* What you will do: Only the lines from the one containing "Keep writing the" through the one containing "return shell(name, face, inside, np.clip(-sunk" are wanted. Give them again exactly, both ends included.

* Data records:

-*-

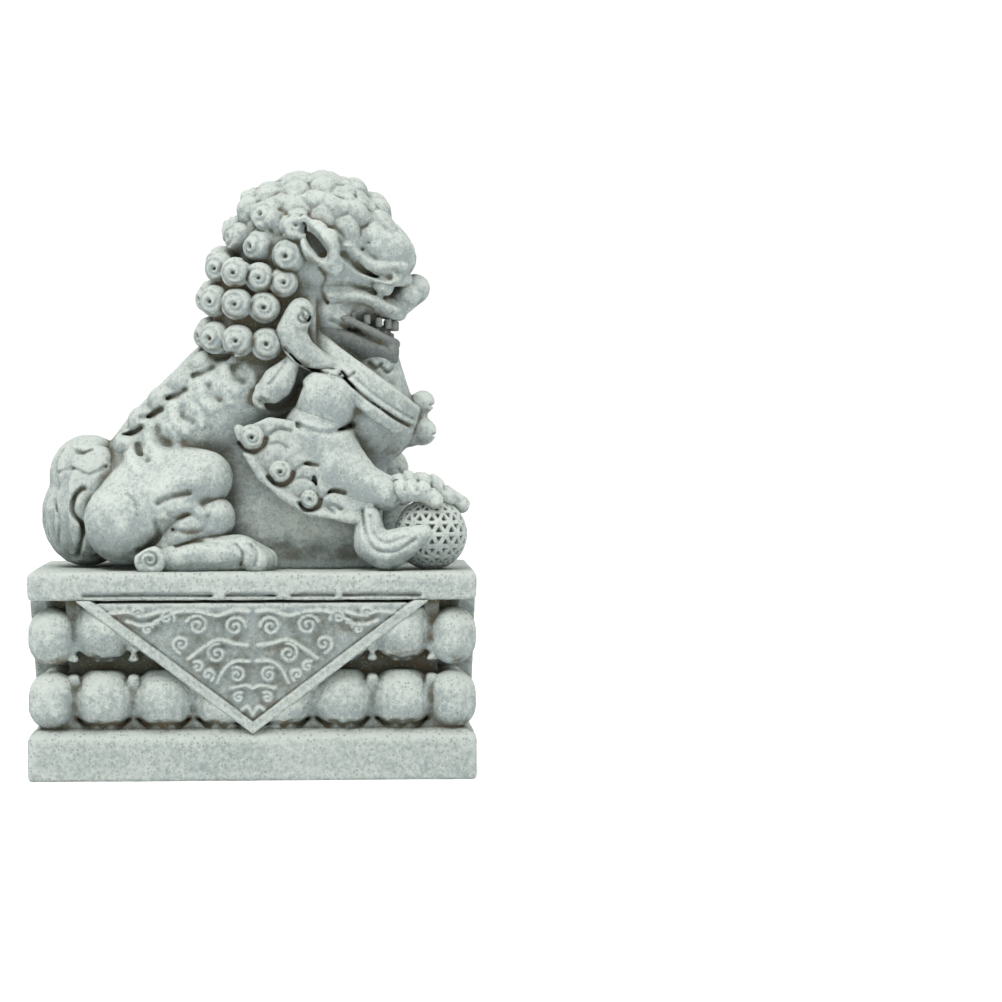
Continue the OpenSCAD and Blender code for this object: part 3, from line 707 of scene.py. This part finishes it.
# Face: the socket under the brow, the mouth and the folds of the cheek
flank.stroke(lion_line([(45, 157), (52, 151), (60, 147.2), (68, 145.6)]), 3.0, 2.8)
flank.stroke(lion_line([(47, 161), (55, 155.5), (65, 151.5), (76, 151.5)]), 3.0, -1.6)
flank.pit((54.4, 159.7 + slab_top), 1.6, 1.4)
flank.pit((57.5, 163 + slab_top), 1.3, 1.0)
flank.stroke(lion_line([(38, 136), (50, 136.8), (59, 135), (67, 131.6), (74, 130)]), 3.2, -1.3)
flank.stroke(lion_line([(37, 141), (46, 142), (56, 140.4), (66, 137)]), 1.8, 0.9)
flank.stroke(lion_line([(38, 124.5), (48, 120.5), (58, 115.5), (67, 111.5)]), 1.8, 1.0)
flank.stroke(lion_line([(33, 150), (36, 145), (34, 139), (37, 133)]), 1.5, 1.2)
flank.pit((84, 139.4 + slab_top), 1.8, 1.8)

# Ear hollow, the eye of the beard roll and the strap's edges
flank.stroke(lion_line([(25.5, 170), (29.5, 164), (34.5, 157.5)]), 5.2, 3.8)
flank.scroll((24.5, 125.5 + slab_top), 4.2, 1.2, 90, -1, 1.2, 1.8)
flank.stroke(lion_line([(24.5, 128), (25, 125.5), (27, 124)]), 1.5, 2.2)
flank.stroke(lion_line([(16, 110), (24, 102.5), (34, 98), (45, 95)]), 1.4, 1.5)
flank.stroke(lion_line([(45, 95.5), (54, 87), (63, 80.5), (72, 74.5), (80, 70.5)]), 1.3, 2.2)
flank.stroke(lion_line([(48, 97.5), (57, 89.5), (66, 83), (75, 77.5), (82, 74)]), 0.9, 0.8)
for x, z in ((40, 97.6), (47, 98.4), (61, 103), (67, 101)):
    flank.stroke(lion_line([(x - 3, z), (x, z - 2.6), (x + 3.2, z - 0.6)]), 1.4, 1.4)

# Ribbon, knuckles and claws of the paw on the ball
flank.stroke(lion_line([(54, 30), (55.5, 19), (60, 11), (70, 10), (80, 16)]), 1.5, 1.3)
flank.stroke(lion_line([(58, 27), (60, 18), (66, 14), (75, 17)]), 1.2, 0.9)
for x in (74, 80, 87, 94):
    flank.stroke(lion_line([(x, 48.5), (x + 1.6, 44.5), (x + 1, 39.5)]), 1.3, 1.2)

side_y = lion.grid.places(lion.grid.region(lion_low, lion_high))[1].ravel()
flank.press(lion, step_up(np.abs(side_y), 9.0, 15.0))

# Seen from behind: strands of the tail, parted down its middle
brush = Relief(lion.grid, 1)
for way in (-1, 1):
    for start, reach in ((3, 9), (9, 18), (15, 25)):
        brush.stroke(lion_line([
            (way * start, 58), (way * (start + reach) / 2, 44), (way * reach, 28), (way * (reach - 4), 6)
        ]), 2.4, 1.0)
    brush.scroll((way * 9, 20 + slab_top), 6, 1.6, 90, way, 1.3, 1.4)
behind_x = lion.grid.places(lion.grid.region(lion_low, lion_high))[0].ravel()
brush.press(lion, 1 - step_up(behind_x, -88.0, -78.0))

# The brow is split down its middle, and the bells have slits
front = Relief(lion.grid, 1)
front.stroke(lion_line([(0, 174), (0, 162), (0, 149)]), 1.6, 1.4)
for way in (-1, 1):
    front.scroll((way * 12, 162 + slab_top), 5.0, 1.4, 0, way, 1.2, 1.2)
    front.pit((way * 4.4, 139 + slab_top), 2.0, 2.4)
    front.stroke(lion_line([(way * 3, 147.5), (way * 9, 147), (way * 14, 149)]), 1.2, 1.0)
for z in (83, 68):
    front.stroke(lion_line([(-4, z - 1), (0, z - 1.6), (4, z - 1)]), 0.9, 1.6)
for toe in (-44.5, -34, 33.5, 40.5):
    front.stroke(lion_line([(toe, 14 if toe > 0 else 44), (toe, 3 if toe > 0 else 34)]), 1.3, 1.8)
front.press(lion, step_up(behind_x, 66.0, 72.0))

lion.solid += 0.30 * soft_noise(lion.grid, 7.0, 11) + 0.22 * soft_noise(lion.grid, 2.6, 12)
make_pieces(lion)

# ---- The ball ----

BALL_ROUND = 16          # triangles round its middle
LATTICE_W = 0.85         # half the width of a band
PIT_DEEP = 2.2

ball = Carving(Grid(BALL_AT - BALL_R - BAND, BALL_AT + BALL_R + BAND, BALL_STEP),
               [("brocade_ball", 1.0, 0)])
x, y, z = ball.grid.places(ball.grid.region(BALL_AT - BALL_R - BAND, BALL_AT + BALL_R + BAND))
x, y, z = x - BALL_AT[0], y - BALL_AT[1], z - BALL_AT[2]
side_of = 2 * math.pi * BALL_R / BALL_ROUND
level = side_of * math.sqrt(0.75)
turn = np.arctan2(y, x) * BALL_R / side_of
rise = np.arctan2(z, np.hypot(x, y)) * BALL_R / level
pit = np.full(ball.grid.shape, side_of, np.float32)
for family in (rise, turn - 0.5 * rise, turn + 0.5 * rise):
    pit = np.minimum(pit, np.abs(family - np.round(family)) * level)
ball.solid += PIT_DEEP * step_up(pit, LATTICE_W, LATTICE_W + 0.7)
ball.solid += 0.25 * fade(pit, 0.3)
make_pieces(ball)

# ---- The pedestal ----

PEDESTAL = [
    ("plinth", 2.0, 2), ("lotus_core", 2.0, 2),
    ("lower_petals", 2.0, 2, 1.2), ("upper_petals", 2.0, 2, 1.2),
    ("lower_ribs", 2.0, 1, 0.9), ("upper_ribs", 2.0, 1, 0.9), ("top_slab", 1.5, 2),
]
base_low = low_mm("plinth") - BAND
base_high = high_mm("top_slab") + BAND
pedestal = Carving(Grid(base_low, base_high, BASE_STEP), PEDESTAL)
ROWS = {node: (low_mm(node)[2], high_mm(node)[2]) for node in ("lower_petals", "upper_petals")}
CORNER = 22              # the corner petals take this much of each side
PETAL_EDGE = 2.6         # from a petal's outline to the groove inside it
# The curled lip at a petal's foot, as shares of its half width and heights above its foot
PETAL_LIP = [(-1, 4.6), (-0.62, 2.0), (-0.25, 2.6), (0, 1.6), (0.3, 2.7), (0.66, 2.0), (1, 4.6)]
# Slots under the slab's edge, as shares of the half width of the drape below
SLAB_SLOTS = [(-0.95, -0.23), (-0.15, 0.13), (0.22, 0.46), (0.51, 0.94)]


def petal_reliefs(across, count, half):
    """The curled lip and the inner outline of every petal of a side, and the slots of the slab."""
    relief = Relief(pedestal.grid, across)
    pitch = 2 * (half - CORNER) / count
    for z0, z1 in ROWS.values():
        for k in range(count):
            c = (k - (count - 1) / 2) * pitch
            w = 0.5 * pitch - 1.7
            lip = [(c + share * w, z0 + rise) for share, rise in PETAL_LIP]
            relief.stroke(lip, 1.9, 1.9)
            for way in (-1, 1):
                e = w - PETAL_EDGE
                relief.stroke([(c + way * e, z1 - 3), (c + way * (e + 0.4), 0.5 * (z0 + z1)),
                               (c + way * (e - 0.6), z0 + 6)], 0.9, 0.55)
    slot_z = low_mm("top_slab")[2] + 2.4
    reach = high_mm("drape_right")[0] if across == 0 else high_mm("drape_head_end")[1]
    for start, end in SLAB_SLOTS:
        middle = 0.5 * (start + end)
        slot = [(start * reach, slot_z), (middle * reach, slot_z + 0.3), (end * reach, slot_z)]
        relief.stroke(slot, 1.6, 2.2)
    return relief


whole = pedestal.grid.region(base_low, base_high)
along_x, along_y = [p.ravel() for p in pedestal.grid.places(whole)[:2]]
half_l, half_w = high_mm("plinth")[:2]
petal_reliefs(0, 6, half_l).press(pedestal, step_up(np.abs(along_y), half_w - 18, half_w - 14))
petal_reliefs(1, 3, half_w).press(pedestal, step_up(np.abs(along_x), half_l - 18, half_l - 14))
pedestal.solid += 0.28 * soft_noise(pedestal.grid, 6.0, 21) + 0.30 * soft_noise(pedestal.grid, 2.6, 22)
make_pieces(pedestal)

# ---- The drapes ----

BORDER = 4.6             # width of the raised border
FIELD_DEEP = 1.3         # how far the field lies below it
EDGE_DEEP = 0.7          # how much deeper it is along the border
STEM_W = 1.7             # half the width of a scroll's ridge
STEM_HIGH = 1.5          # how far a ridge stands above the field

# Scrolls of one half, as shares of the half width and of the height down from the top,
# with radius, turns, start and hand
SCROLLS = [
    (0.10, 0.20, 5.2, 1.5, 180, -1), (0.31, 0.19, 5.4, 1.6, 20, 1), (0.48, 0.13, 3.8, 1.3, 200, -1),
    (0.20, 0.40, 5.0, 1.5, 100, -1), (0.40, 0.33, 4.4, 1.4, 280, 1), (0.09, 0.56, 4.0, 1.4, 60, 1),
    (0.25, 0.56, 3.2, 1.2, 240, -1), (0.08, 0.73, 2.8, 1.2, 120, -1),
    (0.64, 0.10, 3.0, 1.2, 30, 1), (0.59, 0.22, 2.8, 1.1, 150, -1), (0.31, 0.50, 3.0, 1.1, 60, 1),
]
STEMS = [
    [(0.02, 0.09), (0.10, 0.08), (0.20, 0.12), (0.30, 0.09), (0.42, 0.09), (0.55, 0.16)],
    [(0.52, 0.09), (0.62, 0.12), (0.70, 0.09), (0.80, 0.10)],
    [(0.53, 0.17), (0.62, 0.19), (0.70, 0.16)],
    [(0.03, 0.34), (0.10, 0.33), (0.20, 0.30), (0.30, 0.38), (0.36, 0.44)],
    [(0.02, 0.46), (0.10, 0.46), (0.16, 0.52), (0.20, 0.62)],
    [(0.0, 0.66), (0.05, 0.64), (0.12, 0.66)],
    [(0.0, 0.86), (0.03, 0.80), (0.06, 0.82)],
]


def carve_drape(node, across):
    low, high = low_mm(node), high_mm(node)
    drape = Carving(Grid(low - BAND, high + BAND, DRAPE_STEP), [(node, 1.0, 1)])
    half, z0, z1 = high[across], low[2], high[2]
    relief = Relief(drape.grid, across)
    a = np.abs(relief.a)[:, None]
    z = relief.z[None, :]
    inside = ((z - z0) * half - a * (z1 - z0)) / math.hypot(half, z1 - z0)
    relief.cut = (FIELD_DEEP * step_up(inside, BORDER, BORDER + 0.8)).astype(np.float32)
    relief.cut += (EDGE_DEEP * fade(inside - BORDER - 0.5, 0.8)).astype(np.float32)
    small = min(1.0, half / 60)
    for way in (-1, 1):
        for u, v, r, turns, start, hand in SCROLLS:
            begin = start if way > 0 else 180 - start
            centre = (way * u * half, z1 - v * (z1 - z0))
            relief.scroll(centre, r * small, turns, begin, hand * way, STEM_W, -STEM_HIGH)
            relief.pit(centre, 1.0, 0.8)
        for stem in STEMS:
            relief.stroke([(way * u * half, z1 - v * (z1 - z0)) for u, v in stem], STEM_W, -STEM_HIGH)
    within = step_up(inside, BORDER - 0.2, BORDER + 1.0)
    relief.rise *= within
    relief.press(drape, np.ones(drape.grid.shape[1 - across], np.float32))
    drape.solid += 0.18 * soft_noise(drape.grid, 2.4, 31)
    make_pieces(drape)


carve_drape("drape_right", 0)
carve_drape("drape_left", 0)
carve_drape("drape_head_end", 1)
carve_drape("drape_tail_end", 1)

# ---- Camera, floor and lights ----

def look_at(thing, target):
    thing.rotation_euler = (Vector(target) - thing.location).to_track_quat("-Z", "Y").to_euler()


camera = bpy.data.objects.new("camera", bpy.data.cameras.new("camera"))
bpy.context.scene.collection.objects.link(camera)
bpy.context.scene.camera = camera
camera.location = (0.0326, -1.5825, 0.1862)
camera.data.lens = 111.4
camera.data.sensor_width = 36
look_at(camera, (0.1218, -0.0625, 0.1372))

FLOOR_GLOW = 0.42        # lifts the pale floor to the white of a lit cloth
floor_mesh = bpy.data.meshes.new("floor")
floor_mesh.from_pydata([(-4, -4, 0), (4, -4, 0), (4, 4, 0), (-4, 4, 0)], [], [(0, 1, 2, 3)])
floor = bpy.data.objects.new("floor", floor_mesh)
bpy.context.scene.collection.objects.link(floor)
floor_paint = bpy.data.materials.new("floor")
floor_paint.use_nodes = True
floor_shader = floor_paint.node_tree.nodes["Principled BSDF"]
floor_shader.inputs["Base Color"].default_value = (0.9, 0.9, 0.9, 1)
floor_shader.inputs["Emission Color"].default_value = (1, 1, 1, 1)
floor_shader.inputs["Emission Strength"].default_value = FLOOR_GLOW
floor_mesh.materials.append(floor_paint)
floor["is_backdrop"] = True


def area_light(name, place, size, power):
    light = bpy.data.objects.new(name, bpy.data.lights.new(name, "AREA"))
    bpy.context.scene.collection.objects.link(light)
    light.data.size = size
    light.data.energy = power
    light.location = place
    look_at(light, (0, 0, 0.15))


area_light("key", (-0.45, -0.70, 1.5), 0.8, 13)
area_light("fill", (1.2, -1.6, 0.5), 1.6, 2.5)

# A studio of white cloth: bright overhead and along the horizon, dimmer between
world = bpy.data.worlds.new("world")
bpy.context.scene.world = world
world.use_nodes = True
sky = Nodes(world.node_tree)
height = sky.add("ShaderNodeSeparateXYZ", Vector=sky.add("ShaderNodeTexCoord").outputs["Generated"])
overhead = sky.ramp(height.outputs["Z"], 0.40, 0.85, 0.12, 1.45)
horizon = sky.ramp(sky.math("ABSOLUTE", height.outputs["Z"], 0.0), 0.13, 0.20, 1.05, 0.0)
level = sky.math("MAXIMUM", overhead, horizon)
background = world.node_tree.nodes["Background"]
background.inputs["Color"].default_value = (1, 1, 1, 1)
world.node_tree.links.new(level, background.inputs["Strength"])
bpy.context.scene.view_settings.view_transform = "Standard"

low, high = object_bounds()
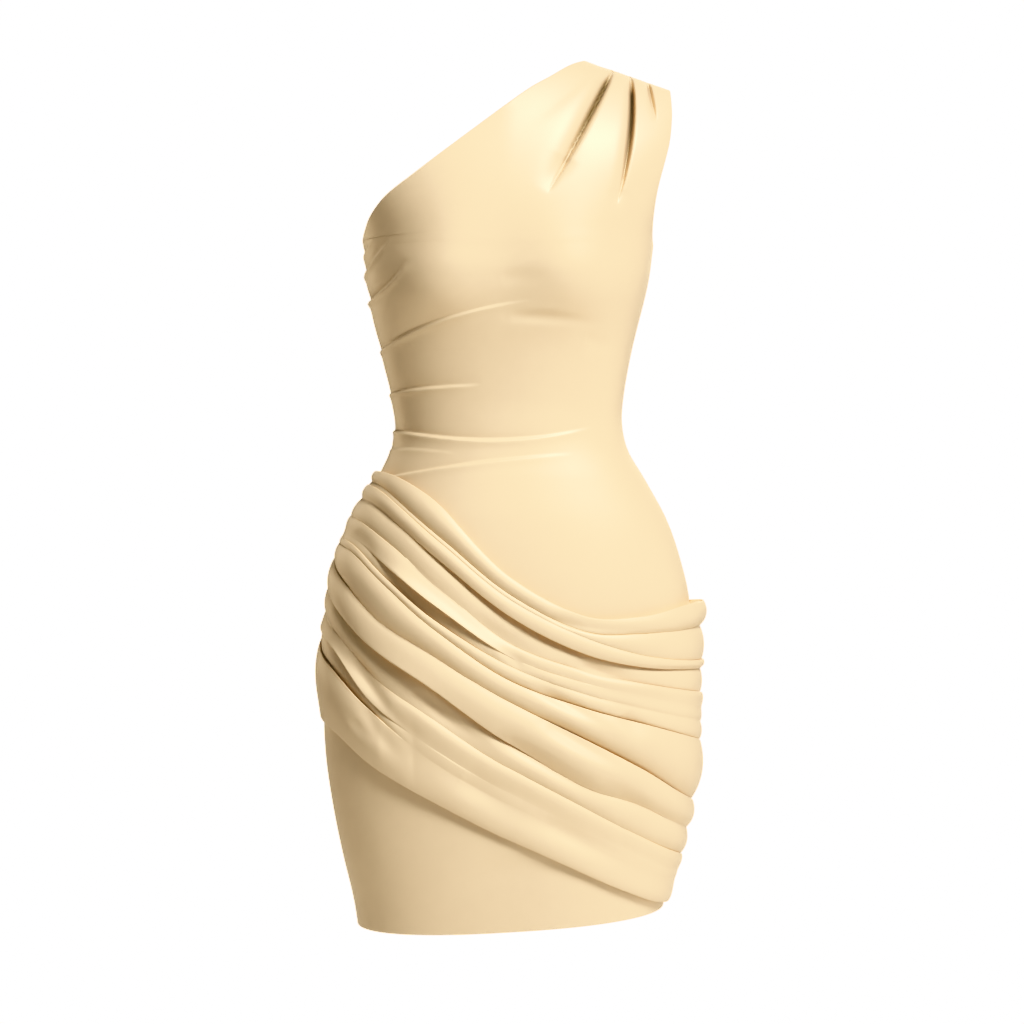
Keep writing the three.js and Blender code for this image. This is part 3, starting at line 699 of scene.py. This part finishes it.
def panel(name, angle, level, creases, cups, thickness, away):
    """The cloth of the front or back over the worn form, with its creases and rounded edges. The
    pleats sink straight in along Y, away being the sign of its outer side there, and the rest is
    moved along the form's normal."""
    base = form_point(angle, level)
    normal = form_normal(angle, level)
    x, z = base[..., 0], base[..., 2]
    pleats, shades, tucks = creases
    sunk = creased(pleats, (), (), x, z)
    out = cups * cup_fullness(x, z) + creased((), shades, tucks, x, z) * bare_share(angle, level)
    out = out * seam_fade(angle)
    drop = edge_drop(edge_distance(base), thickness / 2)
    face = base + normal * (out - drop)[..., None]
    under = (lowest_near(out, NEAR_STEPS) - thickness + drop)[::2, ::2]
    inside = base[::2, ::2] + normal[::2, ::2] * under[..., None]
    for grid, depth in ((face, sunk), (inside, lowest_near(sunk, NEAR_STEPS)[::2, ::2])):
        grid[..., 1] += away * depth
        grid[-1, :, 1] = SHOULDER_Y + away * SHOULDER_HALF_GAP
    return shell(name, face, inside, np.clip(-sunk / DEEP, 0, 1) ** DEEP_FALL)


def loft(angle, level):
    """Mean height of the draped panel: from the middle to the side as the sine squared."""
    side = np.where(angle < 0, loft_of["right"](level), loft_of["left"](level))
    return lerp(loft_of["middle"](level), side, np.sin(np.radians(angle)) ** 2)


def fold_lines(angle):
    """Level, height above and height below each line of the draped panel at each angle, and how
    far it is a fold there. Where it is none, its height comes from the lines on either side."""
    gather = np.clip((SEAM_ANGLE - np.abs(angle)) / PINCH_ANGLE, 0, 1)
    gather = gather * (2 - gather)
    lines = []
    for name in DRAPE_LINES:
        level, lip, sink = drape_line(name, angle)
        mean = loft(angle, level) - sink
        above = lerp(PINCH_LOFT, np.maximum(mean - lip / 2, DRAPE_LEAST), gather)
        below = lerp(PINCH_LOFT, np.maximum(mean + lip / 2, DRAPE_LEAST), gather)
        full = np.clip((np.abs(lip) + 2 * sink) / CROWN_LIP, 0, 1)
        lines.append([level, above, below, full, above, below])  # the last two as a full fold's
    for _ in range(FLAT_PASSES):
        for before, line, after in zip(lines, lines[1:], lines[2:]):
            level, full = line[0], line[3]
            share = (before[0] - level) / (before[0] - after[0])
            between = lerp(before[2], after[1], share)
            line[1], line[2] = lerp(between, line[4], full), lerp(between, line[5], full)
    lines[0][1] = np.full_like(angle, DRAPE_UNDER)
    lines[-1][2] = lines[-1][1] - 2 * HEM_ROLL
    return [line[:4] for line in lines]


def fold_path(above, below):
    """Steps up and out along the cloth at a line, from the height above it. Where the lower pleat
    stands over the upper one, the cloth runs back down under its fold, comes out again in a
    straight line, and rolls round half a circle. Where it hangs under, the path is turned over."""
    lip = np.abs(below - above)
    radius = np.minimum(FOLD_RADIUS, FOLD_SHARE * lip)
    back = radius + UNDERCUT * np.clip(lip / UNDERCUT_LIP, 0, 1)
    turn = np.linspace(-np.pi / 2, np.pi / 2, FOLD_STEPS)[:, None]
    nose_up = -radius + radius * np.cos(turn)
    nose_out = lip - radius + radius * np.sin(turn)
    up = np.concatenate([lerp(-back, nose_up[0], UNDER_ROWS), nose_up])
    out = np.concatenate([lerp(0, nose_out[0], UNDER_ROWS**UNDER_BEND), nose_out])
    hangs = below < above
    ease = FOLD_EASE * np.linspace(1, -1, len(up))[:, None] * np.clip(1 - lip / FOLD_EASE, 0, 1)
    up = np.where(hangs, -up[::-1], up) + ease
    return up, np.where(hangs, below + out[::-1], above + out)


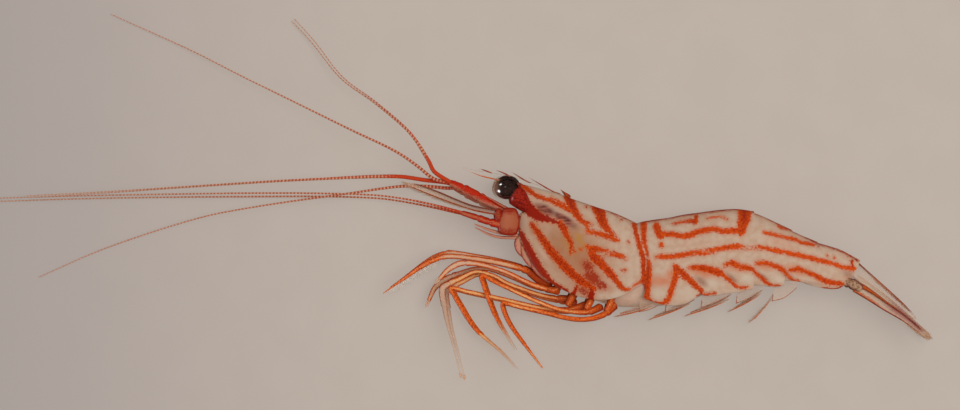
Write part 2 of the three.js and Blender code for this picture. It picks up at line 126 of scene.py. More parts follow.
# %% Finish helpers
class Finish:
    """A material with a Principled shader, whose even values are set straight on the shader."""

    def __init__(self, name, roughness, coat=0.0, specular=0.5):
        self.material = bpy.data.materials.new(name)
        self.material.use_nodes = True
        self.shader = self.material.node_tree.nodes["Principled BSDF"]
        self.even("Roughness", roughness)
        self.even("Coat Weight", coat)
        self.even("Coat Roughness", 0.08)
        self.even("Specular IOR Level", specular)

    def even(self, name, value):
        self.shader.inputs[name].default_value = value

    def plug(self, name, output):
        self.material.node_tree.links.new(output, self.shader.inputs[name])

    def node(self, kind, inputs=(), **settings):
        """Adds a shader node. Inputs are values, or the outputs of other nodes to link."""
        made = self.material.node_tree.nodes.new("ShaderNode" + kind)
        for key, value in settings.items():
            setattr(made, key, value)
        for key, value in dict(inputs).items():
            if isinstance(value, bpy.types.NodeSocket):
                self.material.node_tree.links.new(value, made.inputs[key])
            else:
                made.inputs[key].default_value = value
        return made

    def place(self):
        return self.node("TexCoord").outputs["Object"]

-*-

* Response below:
Keep writing the three.js and Blender code for this image. This is part 3, starting at line 699 of scene.py. This part finishes it.
def panel(name, angle, level, creases, cups, thickness, away):
    """The cloth of the front or back over the worn form, with its creases and rounded edges. The
    pleats sink straight in along Y, away being the sign of its outer side there, and the rest is
    moved along the form's normal."""
    base = form_point(angle, level)
    normal = form_normal(angle, level)
    x, z = base[..., 0], base[..., 2]
    pleats, shades, tucks = creases
    sunk = creased(pleats, (), (), x, z)
    out = cups * cup_fullness(x, z) + creased((), shades, tucks, x, z) * bare_share(angle, level)
    out = out * seam_fade(angle)
    drop = edge_drop(edge_distance(base), thickness / 2)
    face = base + normal * (out - drop)[..., None]
    under = (lowest_near(out, NEAR_STEPS) - thickness + drop)[::2, ::2]
    inside = base[::2, ::2] + normal[::2, ::2] * under[..., None]
    for grid, depth in ((face, sunk), (inside, lowest_near(sunk, NEAR_STEPS)[::2, ::2])):
        grid[..., 1] += away * depth
        grid[-1, :, 1] = SHOULDER_Y + away * SHOULDER_HALF_GAP
    return shell(name, face, inside, np.clip(-sunk / DEEP, 0, 1) ** DEEP_FALL)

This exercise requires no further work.